:: DATA SECTION
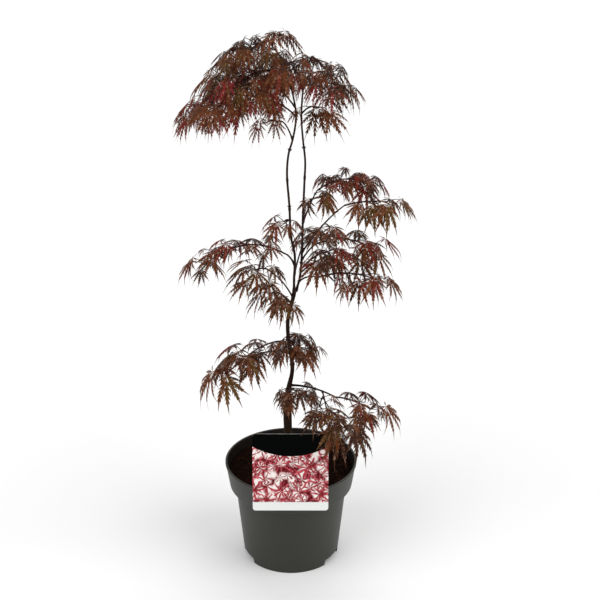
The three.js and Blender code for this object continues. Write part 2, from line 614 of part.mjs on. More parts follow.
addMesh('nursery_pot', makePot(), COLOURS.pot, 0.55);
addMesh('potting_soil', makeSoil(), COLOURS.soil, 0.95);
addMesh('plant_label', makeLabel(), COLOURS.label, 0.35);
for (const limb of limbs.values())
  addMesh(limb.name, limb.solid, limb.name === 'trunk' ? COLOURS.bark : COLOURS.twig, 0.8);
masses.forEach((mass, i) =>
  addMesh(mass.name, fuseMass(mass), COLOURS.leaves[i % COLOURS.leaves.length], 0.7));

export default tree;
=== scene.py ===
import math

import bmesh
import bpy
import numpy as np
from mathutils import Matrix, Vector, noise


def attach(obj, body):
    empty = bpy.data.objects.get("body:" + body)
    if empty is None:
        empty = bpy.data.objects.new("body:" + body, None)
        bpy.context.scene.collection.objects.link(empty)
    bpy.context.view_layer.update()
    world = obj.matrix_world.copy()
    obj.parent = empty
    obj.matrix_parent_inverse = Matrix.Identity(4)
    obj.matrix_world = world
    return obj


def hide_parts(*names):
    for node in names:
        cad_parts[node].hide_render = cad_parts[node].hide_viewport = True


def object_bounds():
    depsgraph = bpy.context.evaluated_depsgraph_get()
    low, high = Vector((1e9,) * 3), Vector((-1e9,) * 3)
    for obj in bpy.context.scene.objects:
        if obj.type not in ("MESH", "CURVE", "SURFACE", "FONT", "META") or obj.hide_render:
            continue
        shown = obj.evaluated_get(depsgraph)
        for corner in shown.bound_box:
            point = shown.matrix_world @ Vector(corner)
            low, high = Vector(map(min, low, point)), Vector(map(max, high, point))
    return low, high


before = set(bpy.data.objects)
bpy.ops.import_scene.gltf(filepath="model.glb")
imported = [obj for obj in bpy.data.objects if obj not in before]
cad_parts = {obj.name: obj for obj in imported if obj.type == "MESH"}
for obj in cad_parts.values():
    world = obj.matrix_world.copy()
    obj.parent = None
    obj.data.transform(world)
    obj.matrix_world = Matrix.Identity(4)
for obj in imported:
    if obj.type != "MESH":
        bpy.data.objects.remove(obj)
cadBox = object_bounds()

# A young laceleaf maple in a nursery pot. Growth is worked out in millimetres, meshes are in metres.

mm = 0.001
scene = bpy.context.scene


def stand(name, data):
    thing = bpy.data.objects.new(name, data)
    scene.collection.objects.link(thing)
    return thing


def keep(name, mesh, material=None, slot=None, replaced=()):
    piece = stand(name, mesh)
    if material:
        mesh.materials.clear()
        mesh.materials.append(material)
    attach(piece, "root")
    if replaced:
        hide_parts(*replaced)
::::
:: DATA SECTION
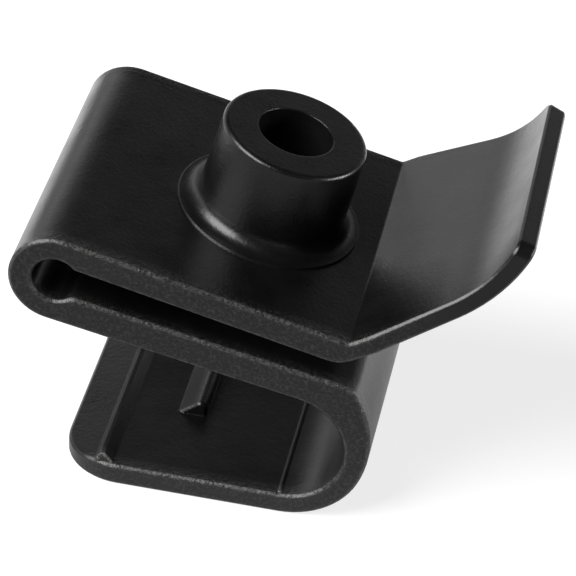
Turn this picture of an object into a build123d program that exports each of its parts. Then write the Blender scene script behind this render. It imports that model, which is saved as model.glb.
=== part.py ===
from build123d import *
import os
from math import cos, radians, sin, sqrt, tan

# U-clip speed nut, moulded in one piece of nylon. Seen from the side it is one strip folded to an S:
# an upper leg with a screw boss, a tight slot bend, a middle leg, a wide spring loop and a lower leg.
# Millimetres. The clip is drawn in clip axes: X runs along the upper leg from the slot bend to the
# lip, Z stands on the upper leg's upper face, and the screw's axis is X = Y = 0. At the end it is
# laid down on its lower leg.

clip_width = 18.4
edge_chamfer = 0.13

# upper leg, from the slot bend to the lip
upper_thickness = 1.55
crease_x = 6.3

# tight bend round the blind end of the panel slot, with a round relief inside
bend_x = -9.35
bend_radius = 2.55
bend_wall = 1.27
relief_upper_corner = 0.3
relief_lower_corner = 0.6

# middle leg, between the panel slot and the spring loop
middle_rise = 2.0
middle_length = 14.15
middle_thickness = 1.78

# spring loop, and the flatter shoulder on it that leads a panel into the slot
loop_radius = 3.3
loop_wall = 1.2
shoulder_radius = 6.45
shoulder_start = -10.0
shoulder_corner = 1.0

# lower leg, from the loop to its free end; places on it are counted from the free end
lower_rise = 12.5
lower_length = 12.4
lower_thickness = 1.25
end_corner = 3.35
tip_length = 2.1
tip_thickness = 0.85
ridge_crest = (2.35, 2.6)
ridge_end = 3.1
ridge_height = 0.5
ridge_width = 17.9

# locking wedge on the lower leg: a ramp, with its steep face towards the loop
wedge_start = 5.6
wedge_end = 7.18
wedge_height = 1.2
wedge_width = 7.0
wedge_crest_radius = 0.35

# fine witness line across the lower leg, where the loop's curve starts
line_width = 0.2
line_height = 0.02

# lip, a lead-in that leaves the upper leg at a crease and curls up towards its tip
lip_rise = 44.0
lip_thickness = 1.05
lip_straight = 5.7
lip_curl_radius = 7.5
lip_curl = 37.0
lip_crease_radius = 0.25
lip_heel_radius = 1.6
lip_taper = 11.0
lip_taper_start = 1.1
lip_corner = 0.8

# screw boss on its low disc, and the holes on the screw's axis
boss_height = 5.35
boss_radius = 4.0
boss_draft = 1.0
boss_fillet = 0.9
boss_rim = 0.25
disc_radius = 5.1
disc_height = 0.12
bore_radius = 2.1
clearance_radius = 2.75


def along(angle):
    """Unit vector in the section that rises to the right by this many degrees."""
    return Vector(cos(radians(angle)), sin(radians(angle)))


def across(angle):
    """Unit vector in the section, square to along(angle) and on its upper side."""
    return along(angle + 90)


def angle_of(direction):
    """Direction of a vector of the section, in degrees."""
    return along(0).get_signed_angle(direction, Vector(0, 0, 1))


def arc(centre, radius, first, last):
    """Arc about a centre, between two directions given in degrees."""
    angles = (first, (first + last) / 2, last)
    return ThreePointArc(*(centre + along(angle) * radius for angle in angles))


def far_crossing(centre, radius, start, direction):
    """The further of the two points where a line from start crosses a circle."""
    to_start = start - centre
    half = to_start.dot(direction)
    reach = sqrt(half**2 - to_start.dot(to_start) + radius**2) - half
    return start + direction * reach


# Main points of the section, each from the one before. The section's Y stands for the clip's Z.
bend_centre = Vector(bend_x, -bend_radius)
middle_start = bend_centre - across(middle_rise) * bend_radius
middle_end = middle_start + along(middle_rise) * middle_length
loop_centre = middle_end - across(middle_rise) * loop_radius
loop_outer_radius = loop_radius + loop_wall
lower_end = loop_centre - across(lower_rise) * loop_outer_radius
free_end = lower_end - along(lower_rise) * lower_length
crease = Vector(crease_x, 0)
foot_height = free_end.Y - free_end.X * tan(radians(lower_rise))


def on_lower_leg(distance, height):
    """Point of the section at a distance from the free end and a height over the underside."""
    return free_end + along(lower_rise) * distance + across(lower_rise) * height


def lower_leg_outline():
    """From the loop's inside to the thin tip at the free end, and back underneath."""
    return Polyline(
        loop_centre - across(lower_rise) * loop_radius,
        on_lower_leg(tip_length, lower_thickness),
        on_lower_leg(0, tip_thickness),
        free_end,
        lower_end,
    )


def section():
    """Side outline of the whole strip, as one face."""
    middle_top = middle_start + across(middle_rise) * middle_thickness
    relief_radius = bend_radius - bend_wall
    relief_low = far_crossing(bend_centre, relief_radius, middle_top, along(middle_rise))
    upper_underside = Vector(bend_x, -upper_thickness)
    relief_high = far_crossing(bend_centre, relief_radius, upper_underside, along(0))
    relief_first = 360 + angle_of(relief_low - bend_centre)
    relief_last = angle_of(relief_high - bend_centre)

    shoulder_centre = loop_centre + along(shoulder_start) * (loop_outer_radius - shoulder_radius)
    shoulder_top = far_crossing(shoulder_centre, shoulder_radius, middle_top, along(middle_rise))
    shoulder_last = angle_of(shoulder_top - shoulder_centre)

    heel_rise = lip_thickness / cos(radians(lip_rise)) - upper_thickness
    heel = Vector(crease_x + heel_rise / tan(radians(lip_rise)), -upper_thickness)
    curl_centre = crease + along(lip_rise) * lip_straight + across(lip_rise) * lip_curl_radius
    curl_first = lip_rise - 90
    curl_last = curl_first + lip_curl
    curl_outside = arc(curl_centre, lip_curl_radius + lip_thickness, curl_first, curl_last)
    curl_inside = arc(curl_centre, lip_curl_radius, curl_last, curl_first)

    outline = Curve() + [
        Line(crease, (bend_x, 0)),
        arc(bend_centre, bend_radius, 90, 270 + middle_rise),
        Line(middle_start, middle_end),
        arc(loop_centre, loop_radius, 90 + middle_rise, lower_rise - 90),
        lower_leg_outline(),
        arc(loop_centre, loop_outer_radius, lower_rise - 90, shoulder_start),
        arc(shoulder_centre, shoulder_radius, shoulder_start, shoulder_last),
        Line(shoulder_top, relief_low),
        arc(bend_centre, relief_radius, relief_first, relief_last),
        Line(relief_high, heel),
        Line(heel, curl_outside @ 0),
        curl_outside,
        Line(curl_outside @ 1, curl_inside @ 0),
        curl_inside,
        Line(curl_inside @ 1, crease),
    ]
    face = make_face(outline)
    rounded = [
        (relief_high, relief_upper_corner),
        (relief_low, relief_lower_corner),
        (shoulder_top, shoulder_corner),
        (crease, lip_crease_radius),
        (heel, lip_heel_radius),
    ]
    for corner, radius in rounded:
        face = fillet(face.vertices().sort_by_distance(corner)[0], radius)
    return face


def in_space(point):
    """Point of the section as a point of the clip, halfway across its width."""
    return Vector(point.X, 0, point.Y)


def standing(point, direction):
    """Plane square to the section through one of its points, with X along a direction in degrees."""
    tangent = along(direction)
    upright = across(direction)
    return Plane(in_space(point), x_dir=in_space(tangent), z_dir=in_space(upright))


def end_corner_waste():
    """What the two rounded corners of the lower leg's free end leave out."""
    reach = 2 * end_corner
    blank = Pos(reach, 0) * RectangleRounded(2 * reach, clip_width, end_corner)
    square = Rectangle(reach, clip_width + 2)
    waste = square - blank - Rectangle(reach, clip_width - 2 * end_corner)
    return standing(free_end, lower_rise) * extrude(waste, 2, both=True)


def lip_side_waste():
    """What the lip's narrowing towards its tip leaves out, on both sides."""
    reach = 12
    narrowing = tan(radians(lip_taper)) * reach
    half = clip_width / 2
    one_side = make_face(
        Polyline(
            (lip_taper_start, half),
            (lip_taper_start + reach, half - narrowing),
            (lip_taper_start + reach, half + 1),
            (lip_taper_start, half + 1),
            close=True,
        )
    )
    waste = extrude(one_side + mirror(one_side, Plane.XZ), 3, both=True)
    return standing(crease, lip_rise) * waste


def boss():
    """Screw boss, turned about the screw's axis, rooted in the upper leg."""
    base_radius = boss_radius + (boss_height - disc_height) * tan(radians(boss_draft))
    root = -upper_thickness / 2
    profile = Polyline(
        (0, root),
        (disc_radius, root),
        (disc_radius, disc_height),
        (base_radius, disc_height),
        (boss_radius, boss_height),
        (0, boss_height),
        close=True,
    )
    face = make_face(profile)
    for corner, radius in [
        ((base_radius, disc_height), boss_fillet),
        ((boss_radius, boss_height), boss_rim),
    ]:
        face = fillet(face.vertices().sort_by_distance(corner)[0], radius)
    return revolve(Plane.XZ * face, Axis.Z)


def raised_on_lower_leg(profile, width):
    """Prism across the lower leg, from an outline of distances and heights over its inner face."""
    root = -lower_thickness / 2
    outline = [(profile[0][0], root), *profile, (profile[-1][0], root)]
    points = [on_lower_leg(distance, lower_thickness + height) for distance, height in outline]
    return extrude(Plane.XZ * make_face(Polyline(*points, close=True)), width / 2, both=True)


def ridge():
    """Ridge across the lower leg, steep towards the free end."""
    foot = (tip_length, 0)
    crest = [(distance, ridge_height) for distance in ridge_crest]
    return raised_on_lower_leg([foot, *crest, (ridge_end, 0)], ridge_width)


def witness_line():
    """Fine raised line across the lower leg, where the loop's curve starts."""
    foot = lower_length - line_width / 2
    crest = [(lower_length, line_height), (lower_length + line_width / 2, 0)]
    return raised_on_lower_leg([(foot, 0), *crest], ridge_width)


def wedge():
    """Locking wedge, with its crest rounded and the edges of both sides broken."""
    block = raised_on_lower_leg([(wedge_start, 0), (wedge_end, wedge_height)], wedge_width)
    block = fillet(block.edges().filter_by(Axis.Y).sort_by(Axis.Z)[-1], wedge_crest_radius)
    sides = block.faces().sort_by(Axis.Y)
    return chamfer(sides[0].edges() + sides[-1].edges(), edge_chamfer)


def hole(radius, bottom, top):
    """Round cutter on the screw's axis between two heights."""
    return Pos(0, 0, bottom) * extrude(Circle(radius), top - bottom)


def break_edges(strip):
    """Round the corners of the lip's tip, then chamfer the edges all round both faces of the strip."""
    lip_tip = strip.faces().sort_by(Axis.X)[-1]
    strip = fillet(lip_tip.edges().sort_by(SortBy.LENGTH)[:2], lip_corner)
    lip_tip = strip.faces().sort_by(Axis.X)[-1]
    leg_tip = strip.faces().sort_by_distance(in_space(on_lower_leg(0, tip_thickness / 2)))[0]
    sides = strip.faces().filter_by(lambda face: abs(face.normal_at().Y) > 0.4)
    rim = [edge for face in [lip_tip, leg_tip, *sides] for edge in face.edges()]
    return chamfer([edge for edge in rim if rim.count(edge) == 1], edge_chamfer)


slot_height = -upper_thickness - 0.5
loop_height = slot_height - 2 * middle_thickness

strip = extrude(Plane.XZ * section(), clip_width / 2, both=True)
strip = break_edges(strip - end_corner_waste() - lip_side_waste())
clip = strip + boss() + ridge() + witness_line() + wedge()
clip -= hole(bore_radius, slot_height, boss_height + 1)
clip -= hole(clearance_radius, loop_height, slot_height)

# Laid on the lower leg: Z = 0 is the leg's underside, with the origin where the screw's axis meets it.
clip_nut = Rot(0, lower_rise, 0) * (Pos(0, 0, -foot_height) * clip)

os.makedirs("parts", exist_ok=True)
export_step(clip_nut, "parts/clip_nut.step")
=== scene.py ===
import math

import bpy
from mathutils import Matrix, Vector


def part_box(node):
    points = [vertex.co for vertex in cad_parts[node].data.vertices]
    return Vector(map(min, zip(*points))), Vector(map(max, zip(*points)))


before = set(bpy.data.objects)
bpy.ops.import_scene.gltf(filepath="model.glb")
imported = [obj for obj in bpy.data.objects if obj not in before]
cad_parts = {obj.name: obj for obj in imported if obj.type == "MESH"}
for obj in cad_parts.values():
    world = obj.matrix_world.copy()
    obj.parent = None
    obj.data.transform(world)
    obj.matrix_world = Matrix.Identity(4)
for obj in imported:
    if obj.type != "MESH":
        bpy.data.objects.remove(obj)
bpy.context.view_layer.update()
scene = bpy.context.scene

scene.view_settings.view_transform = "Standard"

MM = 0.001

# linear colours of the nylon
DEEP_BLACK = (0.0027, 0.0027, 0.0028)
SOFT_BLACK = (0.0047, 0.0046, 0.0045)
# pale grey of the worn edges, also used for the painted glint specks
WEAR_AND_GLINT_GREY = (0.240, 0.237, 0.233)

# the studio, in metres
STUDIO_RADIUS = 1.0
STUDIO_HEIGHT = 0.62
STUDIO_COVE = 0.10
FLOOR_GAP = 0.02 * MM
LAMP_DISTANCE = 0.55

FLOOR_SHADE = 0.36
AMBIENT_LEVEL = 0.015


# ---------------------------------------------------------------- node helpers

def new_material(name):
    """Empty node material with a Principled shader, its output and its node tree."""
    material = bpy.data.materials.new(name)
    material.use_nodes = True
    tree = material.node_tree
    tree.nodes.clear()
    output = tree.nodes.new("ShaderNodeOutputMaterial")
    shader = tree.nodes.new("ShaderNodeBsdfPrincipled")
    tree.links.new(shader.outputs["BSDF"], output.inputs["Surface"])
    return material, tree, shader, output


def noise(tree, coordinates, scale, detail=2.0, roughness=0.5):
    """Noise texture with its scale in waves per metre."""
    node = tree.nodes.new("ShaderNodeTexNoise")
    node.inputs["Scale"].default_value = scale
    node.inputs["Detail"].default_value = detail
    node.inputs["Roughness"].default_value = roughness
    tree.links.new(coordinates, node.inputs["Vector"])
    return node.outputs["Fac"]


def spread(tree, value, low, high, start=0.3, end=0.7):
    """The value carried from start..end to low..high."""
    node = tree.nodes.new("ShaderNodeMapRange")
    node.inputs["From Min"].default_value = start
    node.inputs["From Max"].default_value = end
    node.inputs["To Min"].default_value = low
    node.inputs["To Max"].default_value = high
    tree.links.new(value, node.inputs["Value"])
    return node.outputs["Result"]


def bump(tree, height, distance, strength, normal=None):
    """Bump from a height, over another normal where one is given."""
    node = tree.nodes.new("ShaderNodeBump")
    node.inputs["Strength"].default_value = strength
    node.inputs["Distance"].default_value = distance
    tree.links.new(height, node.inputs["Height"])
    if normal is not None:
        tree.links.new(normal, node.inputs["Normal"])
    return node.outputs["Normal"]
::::
» **TASK GOAL**: Extract the lines of the preceding material that run from the line with "Turn this picture" through the line with "from math import cos, radians, sin, sqrt, tan", inclusive, reproducing them exactly and adding nothing.

» **REPLY TO THE EXERCISE**:
Turn this picture of an object into a build123d program that exports each of its parts. Then write the Blender scene script behind this render. It imports that model, which is saved as model.glb.
=== part.py ===
from build123d import *
import os
from math import cos, radians, sin, sqrt, tan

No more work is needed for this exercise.